Output every line below without omitting or altering anything.

SOURCE DATA:
-------------------------
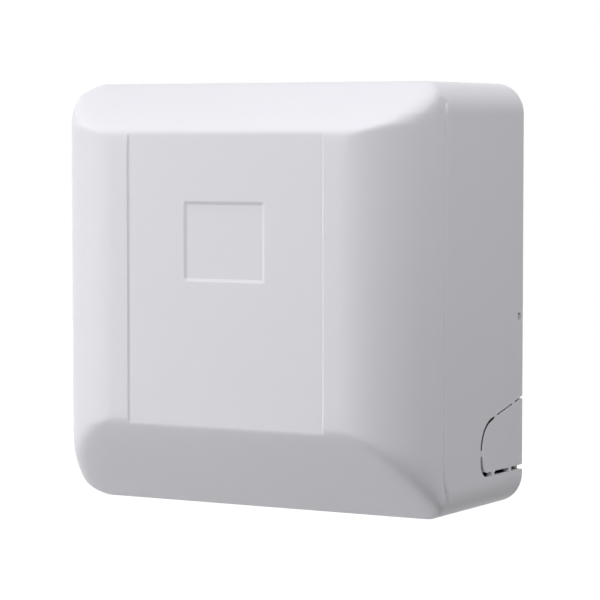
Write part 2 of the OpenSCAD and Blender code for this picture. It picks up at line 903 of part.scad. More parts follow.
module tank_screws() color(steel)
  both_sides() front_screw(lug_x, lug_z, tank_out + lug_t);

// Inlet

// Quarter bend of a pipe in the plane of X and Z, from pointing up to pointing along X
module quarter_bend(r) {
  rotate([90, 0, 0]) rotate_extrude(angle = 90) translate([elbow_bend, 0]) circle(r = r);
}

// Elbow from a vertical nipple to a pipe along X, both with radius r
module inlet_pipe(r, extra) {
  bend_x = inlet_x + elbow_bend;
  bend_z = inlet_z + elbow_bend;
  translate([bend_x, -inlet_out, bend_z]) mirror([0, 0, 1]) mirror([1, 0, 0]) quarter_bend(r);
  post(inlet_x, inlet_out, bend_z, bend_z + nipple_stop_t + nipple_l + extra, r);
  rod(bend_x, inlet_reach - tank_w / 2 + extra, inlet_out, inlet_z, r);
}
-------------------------
ANSWER TO THE TASK:
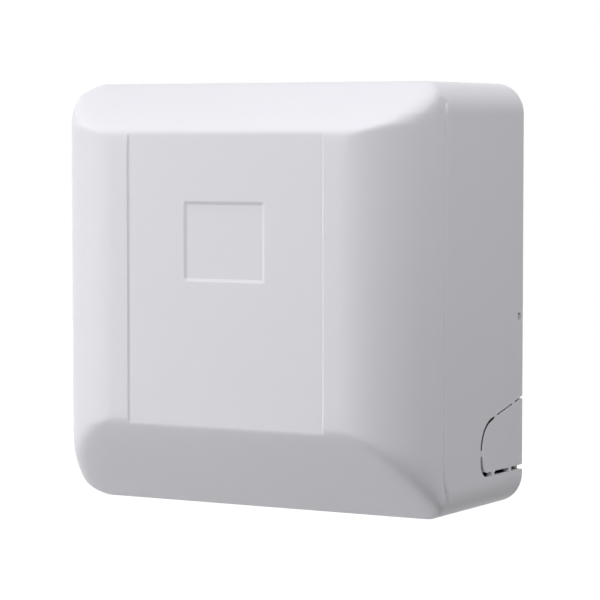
Write part 2 of the OpenSCAD and Blender code for this picture. It picks up at line 903 of part.scad. More parts follow.
module tank_screws() color(steel)
  both_sides() front_screw(lug_x, lug_z, tank_out + lug_t);

// Inlet

// Quarter bend of a pipe in the plane of X and Z, from pointing up to pointing along X
module quarter_bend(r) {
  rotate([90, 0, 0]) rotate_extrude(angle = 90) translate([elbow_bend, 0]) circle(r = r);
}

// Elbow from a vertical nipple to a pipe along X, both with radius r
module inlet_pipe(r, extra) {
  bend_x = inlet_x + elbow_bend;
  bend_z = inlet_z + elbow_bend;
  translate([bend_x, -inlet_out, bend_z]) mirror([0, 0, 1]) mirror([1, 0, 0]) quarter_bend(r);
  post(inlet_x, inlet_out, bend_z, bend_z + nipple_stop_t + nipple_l + extra, r);
  rod(bend_x, inlet_reach - tank_w / 2 + extra, inlet_out, inlet_z, r);
}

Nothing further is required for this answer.